Umpamanya masyarakat di kampung saya
didatangi caleg dari beberapa partai, mereka masuk kemesyarakat melalui
beberapa kegiatan kemasyarakatan, yaitu dengan memberikan sumbangan untuk
kegiatan dakwah Islamiyah, membelikan seragam untuk pemain bola kaki, dan itu
semua mereka berikan dengan serta merta yang ujung – ujungnya cuma mengharap
beberapa suara yang memilih mereka, lalu secara pasti dan perlahan mereka
menyampaikan visi dan misinya, mengatakan dirinya yang terbaik yang mampu
memberikan perubahan untuk Aceh dan hanya merekalah yang mampu
mensejahterakan rakyat Aceh.
Anehnya, cerita seorang teman yang
berprofesi sebagai penjual di kios, dia didatangi seorang caleg dan diminta mencarikan
suara untuk dirinya, bila suaranya terkumpul banyak pada hari H, maka caleg itu
akan menyulap kiosnya menjadi supermarket, ini disertakan dengan pambagian
kelender dan kartu nama yang puluhan lembar.
Trik
Pemikat Hati Rakyat
Dengan hanya menghitung jari, tinggallah
beberapa hari lagi pesta demokrasi pemilu legislatif 2014, timses dan caleg kian
giat mencari trik dan strategi untuk memikat hati rakyat agar memilih mereka.
Mulai dengan money politic, mengumbar janji, menjual ayat dan hadist, dan
pendekatan kekeluargaan, yang tujuannya mencari simpatisan dan pendukungnya.
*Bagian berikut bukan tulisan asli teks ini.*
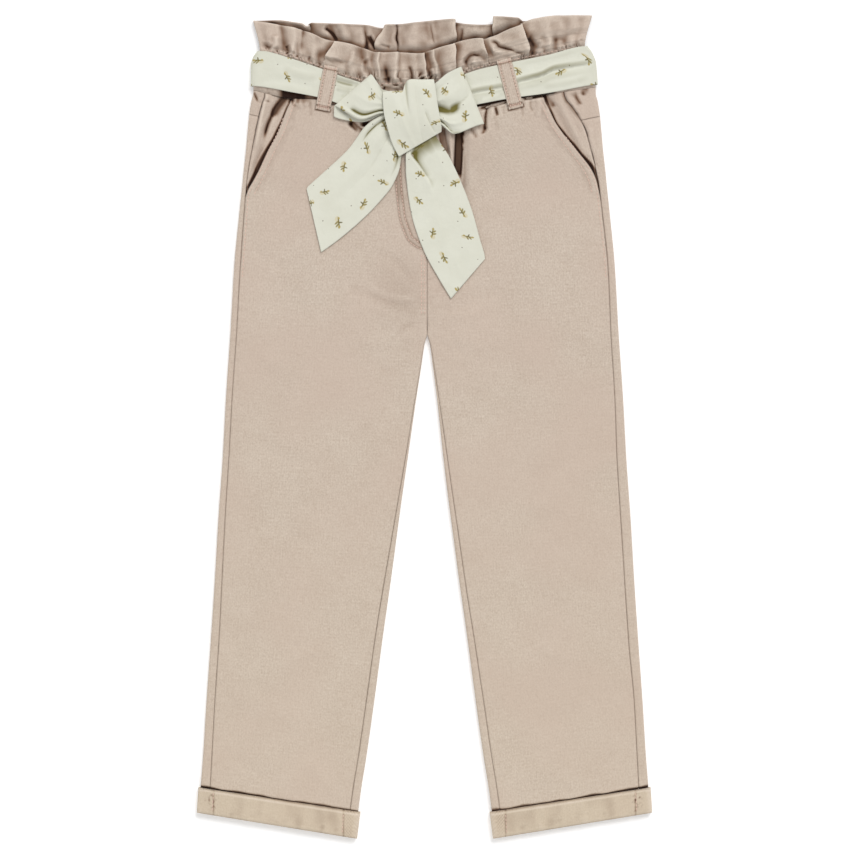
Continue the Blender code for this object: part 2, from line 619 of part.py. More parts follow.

Misalnya, saat sedang rapat untuk
mengadakan dakwah Islamiyah dalam rangka memperingati Maulid Nabi Besar
Muhammad Saw di kampung saya, tiba -
tiba bangun seorang warga yang kebetulan timses dari seorang caleg sebuah
partai mengajukan tangan, ia mengatakan dana untuk mengundang tengku penda’i
kami yang tanggung, dan bantuan ini cuma - cuma dari kami, tapi kami hanya
mengharap panitia memberikan waktu 15 menit untuk caleg kami memberikan kata -
kata sambutan nanti.
Lain lagi cerita teman saya, saat pemuda
di desanya sedang main bola kaki, tiba - tiba datang caleg membawa dua buah
bola kaki merek Mikasa, setelah menyerahkan bola tersebut, si caleg meminta
waktu 10 menit untuk memperkenalkan dirinya lebih lanjut, siapa dirinya, dari
partai mana ia dan nomor berapa ia dalam partainya, yang ujung - ujung
mengumbar janji, katanya: bila saudara semua memilih saya dan saya terpilih
sebagai salah seorang anggota dewan April mendatang, saya akan memberikan 30 %
aspirasi saya nanti untu kemajuan sepak bola disini.
Politik
“Dag Dig Dug”
Politik “dag dig dug” ini tidak
sepenuhnya diharapkan oleh setiap unsur masyarakat, tegantung dari bagian mana
masyarakat itu datang, kalau ia caleg, maka “dag dig dug” ia akan tidak
terpilih sungguh sangat tidak diharapkan, demikian lagi “dag dig dug” timses
dan pengurus partai. Namun bagi masyarakat yang “dag dig dug” nya rezeki
nomplok, ini sangat diharapkan, karena
tanpa bekerja keras dan hanya engatakan
ia, saya akan memilih kamu nanti, langsung dapat 50.000 sampai dengan 100.000.
Namun kembali lagi kepada kita sebagai
masyarakat, apakah akan memilih anggota dari orang-orang yang pernah membuat
hati kita “dag dig dug” dengan buah tangan dan umbalan janjinya bila menang
kelak?
Padahal memilih para wakil rakyat harus
benar - benar menggunakan hati nurani yang ikhlas, bukan cuma mengharapkan apa
yang ia berikan kepada kita, tapi harus kita pilih orang - orang yang telah
kita kenal pribadi dan latar belakangnya, sehingga kita benar-benar memilih
wakil rakyat yang merakyat, bukan setelah kita pilih menjadi rajanya rakyat.